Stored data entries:
## begin
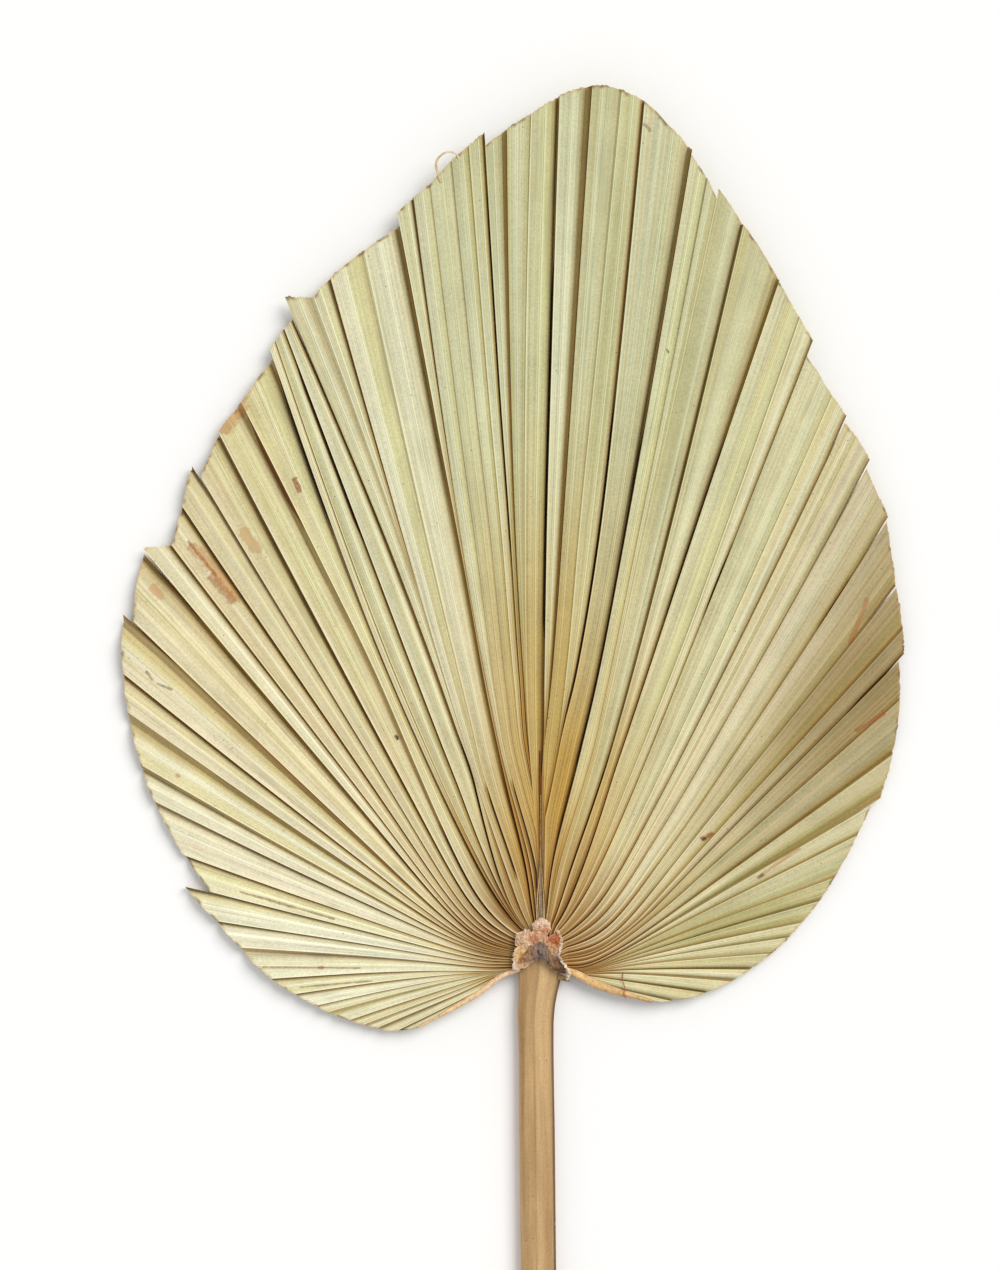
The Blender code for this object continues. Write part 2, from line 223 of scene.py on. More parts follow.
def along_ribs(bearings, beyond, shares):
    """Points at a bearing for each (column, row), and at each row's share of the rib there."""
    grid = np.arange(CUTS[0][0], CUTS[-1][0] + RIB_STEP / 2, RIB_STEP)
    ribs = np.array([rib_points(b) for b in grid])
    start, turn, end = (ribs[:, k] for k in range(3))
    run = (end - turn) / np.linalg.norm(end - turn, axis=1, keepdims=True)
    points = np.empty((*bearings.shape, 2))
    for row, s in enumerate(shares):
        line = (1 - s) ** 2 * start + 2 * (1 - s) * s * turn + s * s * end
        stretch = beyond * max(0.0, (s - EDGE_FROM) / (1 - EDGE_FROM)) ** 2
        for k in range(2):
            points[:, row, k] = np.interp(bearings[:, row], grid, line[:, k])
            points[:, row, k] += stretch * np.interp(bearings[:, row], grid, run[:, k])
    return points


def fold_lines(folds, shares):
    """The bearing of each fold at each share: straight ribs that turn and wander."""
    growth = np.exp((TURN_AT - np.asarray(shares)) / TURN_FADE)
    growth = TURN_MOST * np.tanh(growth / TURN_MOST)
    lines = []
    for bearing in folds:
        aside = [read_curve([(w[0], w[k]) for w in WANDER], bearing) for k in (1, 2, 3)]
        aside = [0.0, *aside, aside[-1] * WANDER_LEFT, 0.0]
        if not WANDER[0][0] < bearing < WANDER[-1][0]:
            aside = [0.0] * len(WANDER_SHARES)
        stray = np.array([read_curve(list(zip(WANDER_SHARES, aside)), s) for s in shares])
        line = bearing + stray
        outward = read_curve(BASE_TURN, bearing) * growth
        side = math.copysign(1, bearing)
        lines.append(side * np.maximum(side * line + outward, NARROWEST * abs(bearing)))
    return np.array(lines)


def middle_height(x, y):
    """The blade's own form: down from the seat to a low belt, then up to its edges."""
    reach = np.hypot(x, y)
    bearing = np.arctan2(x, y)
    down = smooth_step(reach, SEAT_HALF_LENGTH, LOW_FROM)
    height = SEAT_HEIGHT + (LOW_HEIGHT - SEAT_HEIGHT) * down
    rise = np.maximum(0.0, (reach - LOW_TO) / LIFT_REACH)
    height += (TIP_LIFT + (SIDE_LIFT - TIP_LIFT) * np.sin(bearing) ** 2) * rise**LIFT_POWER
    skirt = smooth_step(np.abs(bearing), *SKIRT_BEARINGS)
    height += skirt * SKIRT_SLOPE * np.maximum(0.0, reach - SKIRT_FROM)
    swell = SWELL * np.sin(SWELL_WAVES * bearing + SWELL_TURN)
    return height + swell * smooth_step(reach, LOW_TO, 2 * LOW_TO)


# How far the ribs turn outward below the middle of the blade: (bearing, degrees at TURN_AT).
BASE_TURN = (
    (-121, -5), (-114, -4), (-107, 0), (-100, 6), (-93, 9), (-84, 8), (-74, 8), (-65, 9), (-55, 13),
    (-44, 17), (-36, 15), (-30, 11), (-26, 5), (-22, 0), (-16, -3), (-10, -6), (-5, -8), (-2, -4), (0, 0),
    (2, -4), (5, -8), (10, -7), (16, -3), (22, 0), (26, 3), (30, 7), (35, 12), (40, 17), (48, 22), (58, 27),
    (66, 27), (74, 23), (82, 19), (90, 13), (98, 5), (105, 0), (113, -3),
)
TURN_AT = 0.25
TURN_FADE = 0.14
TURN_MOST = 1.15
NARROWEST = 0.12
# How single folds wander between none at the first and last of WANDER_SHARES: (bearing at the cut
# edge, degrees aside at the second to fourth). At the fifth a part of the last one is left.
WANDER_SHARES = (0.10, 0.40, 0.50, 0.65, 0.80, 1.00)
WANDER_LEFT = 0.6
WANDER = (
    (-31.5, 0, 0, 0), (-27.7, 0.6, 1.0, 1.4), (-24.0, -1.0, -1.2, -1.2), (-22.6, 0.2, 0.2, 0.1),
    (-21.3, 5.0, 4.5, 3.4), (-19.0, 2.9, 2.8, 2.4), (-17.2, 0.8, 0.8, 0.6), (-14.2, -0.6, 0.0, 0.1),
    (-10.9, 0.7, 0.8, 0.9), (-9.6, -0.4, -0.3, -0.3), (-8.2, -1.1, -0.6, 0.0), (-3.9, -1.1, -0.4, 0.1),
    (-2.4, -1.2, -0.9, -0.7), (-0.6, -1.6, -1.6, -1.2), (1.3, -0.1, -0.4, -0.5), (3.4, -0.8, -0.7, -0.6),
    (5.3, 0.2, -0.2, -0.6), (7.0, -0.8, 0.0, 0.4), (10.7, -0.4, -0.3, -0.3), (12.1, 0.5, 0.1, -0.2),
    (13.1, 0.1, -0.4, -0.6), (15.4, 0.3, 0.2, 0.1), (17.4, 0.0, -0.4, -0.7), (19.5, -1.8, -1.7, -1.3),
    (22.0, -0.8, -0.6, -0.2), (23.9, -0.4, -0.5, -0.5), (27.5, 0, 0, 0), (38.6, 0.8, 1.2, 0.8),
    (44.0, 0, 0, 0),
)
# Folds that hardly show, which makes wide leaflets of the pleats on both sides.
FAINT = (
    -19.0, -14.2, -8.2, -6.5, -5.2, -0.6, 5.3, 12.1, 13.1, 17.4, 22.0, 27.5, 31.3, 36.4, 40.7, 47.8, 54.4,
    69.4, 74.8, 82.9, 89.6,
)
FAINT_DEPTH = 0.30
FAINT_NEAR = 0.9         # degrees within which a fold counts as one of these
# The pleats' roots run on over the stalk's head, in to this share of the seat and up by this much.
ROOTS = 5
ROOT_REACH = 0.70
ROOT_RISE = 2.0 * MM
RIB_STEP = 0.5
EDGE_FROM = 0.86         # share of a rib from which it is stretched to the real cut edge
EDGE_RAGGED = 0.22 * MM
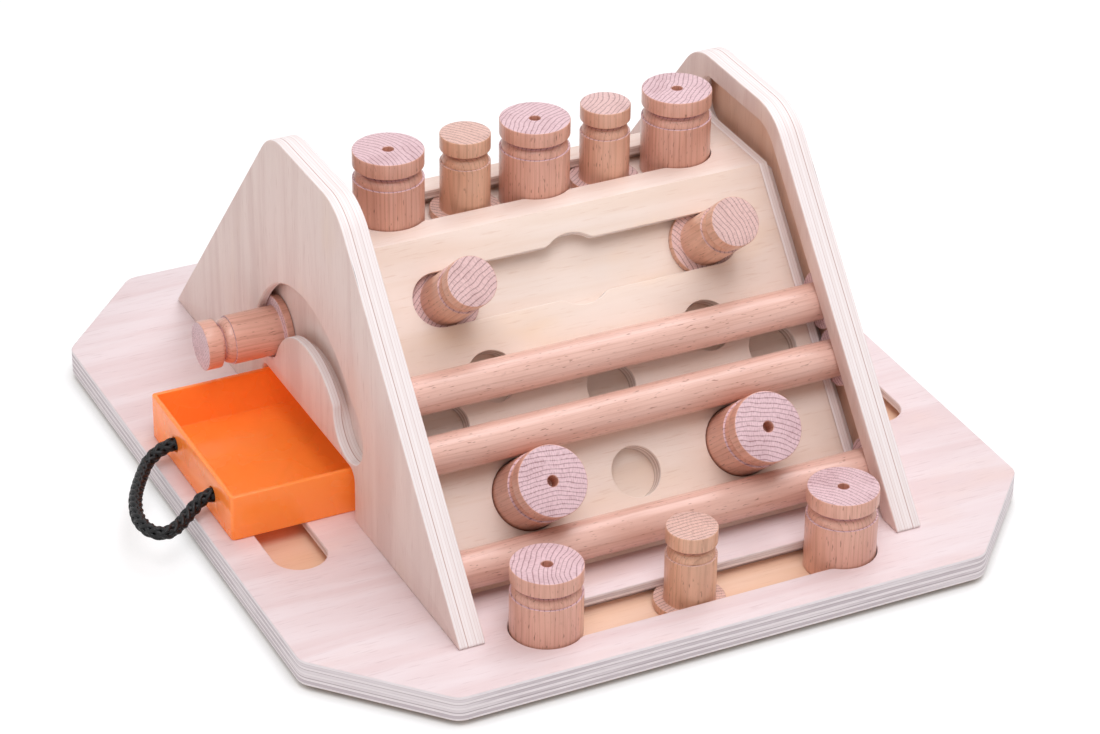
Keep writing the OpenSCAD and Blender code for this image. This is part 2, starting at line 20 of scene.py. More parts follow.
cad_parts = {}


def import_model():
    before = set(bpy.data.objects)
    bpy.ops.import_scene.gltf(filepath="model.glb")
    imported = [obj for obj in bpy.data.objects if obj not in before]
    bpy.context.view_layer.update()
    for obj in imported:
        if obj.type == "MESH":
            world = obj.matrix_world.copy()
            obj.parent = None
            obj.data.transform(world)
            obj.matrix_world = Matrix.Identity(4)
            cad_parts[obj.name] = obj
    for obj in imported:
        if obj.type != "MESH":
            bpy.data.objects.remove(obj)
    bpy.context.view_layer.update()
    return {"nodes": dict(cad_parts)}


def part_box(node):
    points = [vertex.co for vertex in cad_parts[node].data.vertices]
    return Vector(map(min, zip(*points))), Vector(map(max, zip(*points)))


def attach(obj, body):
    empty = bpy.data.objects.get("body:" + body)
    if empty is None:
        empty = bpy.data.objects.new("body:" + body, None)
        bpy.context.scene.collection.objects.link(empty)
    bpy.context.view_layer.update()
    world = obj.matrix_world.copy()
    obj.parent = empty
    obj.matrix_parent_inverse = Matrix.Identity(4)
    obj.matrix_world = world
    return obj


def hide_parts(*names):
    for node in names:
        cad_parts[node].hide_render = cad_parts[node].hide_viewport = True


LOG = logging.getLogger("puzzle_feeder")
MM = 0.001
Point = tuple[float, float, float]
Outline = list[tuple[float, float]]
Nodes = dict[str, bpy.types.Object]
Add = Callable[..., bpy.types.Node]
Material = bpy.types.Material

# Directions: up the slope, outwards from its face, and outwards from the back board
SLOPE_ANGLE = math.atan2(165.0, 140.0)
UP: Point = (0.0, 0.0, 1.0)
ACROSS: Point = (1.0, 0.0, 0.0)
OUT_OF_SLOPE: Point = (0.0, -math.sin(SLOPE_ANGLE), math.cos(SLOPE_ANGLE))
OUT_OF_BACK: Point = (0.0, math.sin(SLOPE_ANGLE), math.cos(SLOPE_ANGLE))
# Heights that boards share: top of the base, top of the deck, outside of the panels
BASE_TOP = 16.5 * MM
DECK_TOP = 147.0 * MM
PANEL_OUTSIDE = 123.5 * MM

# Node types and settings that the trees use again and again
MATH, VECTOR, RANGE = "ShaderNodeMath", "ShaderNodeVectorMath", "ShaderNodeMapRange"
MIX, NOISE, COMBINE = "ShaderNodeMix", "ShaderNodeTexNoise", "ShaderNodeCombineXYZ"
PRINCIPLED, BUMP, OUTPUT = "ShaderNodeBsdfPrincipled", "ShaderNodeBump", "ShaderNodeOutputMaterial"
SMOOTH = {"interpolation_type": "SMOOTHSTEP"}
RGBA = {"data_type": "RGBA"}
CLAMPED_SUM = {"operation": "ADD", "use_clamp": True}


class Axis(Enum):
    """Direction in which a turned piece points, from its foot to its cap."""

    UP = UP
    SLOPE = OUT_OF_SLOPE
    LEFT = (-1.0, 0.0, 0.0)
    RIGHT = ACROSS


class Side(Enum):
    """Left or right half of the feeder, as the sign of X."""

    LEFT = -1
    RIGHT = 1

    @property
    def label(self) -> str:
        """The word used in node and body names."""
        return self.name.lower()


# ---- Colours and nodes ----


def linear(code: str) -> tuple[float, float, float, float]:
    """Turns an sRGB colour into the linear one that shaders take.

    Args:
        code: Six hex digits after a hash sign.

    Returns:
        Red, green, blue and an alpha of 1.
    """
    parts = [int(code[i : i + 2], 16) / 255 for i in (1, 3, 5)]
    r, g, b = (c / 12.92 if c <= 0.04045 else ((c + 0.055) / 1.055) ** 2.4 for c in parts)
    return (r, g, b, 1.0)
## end
Each line from the start of the listing above through the line containing "return points" should be copied exactly, please, with no other lines added.

**Exercise solution**
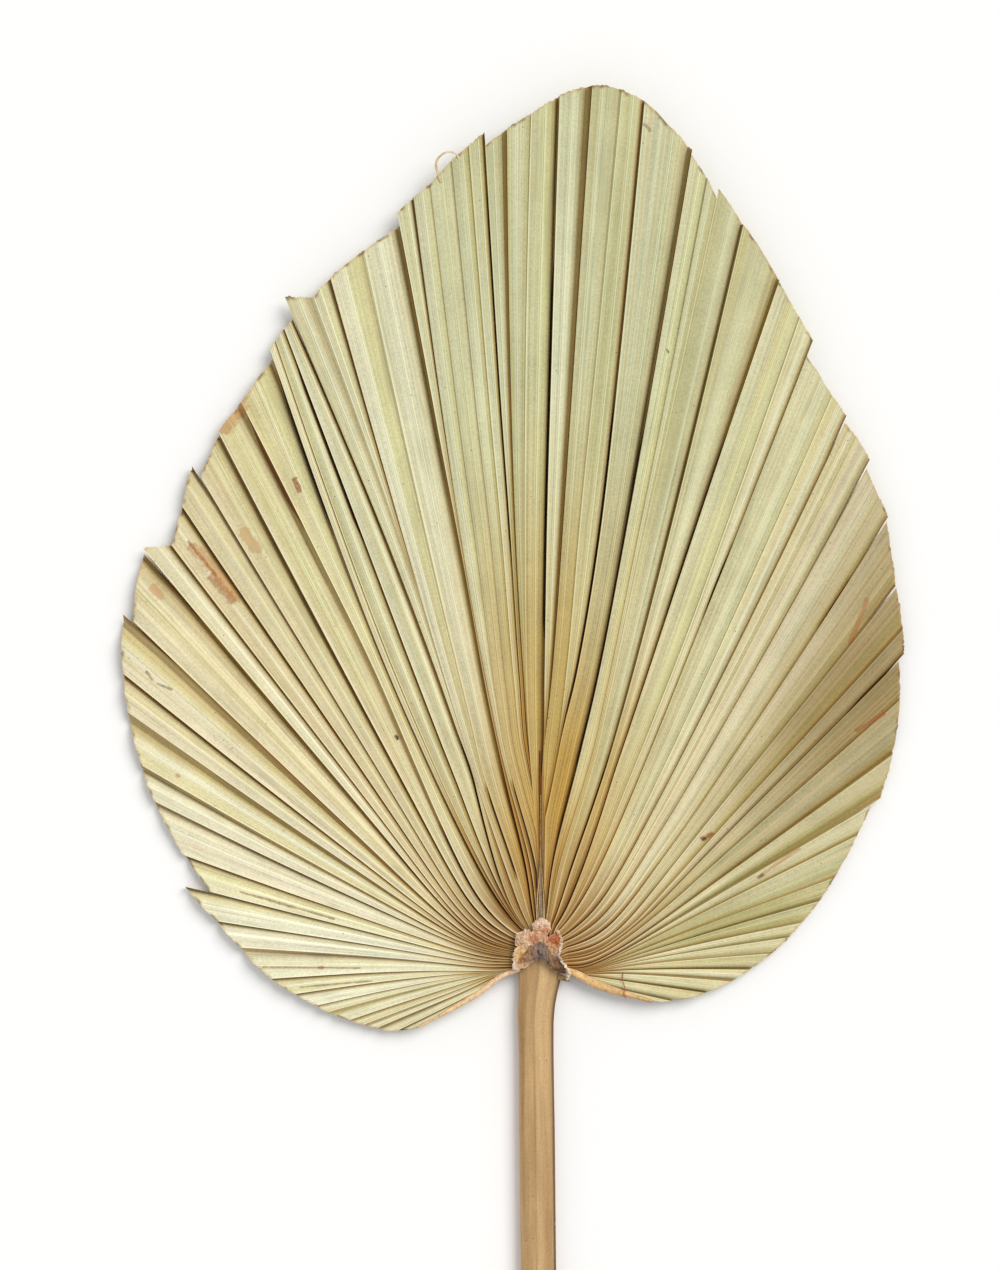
The Blender code for this object continues. Write part 2, from line 223 of scene.py on. More parts follow.
def along_ribs(bearings, beyond, shares):
    """Points at a bearing for each (column, row), and at each row's share of the rib there."""
    grid = np.arange(CUTS[0][0], CUTS[-1][0] + RIB_STEP / 2, RIB_STEP)
    ribs = np.array([rib_points(b) for b in grid])
    start, turn, end = (ribs[:, k] for k in range(3))
    run = (end - turn) / np.linalg.norm(end - turn, axis=1, keepdims=True)
    points = np.empty((*bearings.shape, 2))
    for row, s in enumerate(shares):
        line = (1 - s) ** 2 * start + 2 * (1 - s) * s * turn + s * s * end
        stretch = beyond * max(0.0, (s - EDGE_FROM) / (1 - EDGE_FROM)) ** 2
        for k in range(2):
            points[:, row, k] = np.interp(bearings[:, row], grid, line[:, k])
            points[:, row, k] += stretch * np.interp(bearings[:, row], grid, run[:, k])
    return points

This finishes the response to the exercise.